PROBLEM DETAILS:
Can you write out the whole listing exactly?

SOURCE DATA:
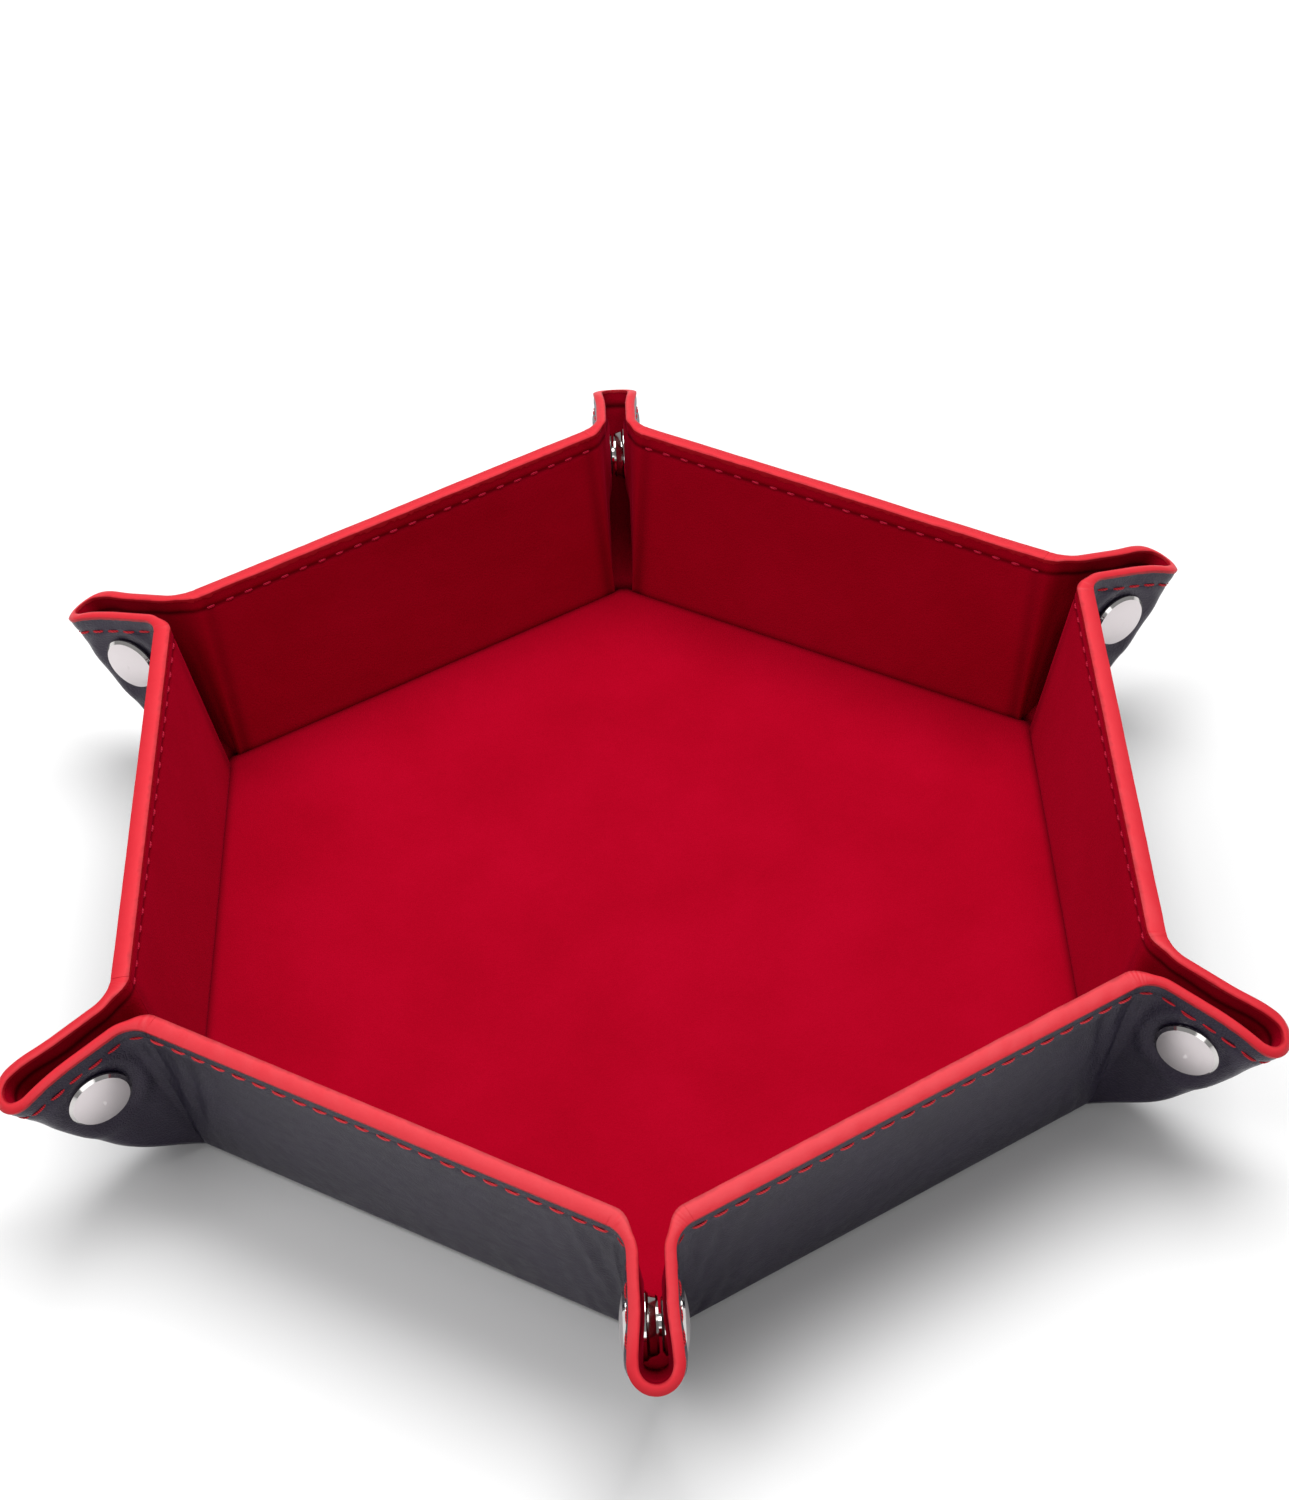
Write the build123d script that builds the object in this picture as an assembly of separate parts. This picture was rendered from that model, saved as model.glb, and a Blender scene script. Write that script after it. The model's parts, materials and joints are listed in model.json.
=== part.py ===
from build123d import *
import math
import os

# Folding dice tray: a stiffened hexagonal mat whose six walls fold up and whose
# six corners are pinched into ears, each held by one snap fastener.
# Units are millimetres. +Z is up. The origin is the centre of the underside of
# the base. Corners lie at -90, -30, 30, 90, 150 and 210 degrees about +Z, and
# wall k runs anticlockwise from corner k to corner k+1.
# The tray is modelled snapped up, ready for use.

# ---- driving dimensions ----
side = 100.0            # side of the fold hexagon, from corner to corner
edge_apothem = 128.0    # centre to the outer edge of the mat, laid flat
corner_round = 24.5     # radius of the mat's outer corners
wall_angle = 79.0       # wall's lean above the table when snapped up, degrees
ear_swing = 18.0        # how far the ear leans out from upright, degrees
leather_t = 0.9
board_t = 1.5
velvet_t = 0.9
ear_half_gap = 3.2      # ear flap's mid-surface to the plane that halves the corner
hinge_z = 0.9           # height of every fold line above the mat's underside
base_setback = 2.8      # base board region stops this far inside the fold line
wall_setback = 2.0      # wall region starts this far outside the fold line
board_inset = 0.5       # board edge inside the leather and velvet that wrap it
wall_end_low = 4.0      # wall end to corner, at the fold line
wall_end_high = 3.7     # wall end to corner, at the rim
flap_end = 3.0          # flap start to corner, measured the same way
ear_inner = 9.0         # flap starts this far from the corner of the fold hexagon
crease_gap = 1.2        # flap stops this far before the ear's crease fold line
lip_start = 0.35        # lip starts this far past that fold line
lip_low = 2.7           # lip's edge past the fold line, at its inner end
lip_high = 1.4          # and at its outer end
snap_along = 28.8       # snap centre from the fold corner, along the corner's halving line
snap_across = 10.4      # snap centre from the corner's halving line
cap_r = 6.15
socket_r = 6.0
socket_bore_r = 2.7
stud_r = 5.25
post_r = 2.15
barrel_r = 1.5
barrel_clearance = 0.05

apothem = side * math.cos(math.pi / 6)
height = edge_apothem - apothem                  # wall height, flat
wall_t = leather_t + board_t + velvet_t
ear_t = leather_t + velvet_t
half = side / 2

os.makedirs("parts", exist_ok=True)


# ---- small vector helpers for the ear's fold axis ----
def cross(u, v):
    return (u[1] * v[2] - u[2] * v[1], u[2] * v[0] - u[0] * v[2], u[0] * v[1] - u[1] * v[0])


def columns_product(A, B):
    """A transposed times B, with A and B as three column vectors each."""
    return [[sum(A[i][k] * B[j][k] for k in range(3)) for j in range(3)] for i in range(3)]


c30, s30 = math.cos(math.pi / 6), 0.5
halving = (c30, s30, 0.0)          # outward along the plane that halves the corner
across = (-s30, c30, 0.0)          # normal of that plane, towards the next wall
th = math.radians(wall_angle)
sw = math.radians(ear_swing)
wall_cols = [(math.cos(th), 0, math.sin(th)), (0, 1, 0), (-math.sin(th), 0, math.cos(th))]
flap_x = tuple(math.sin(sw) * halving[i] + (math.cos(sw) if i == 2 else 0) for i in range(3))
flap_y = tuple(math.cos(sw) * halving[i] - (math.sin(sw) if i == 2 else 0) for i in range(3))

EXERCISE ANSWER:
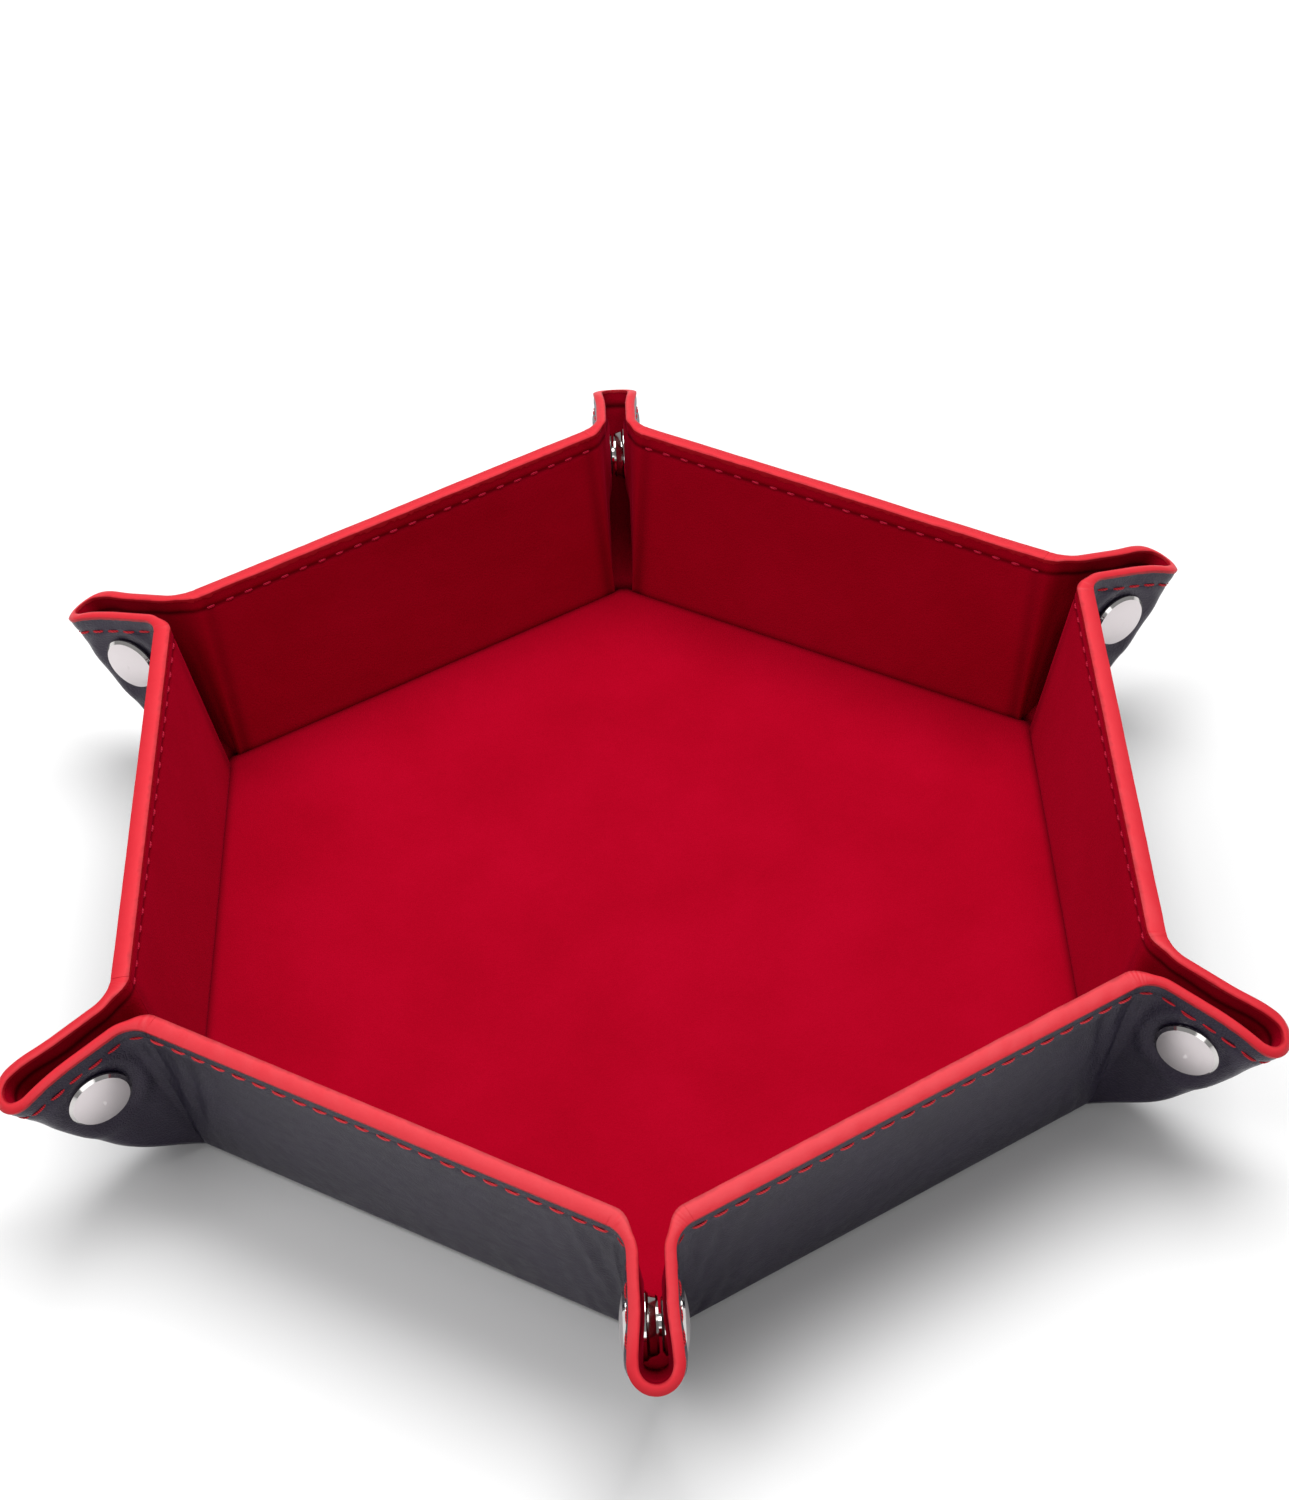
Write the build123d script that builds the object in this picture as an assembly of separate parts. This picture was rendered from that model, saved as model.glb, and a Blender scene script. Write that script after it. The model's parts, materials and joints are listed in model.json.
=== part.py ===
from build123d import *
import math
import os

# Folding dice tray: a stiffened hexagonal mat whose six walls fold up and whose
# six corners are pinched into ears, each held by one snap fastener.
# Units are millimetres. +Z is up. The origin is the centre of the underside of
# the base. Corners lie at -90, -30, 30, 90, 150 and 210 degrees about +Z, and
# wall k runs anticlockwise from corner k to corner k+1.
# The tray is modelled snapped up, ready for use.

# ---- driving dimensions ----
side = 100.0            # side of the fold hexagon, from corner to corner
edge_apothem = 128.0    # centre to the outer edge of the mat, laid flat
corner_round = 24.5     # radius of the mat's outer corners
wall_angle = 79.0       # wall's lean above the table when snapped up, degrees
ear_swing = 18.0        # how far the ear leans out from upright, degrees
leather_t = 0.9
board_t = 1.5
velvet_t = 0.9
ear_half_gap = 3.2      # ear flap's mid-surface to the plane that halves the corner
hinge_z = 0.9           # height of every fold line above the mat's underside
base_setback = 2.8      # base board region stops this far inside the fold line
wall_setback = 2.0      # wall region starts this far outside the fold line
board_inset = 0.5       # board edge inside the leather and velvet that wrap it
wall_end_low = 4.0      # wall end to corner, at the fold line
wall_end_high = 3.7     # wall end to corner, at the rim
flap_end = 3.0          # flap start to corner, measured the same way
ear_inner = 9.0         # flap starts this far from the corner of the fold hexagon
crease_gap = 1.2        # flap stops this far before the ear's crease fold line
lip_start = 0.35        # lip starts this far past that fold line
lip_low = 2.7           # lip's edge past the fold line, at its inner end
lip_high = 1.4          # and at its outer end
snap_along = 28.8       # snap centre from the fold corner, along the corner's halving line
snap_across = 10.4      # snap centre from the corner's halving line
cap_r = 6.15
socket_r = 6.0
socket_bore_r = 2.7
stud_r = 5.25
post_r = 2.15
barrel_r = 1.5
barrel_clearance = 0.05

apothem = side * math.cos(math.pi / 6)
height = edge_apothem - apothem                  # wall height, flat
wall_t = leather_t + board_t + velvet_t
ear_t = leather_t + velvet_t
half = side / 2

os.makedirs("parts", exist_ok=True)


# ---- small vector helpers for the ear's fold axis ----
def cross(u, v):
    return (u[1] * v[2] - u[2] * v[1], u[2] * v[0] - u[0] * v[2], u[0] * v[1] - u[1] * v[0])


def columns_product(A, B):
    """A transposed times B, with A and B as three column vectors each."""
    return [[sum(A[i][k] * B[j][k] for k in range(3)) for j in range(3)] for i in range(3)]


c30, s30 = math.cos(math.pi / 6), 0.5
halving = (c30, s30, 0.0)          # outward along the plane that halves the corner
across = (-s30, c30, 0.0)          # normal of that plane, towards the next wall
th = math.radians(wall_angle)
sw = math.radians(ear_swing)
wall_cols = [(math.cos(th), 0, math.sin(th)), (0, 1, 0), (-math.sin(th), 0, math.cos(th))]
flap_x = tuple(math.sin(sw) * halving[i] + (math.cos(sw) if i == 2 else 0) for i in range(3))
flap_y = tuple(math.cos(sw) * halving[i] - (math.sin(sw) if i == 2 else 0) for i in range(3))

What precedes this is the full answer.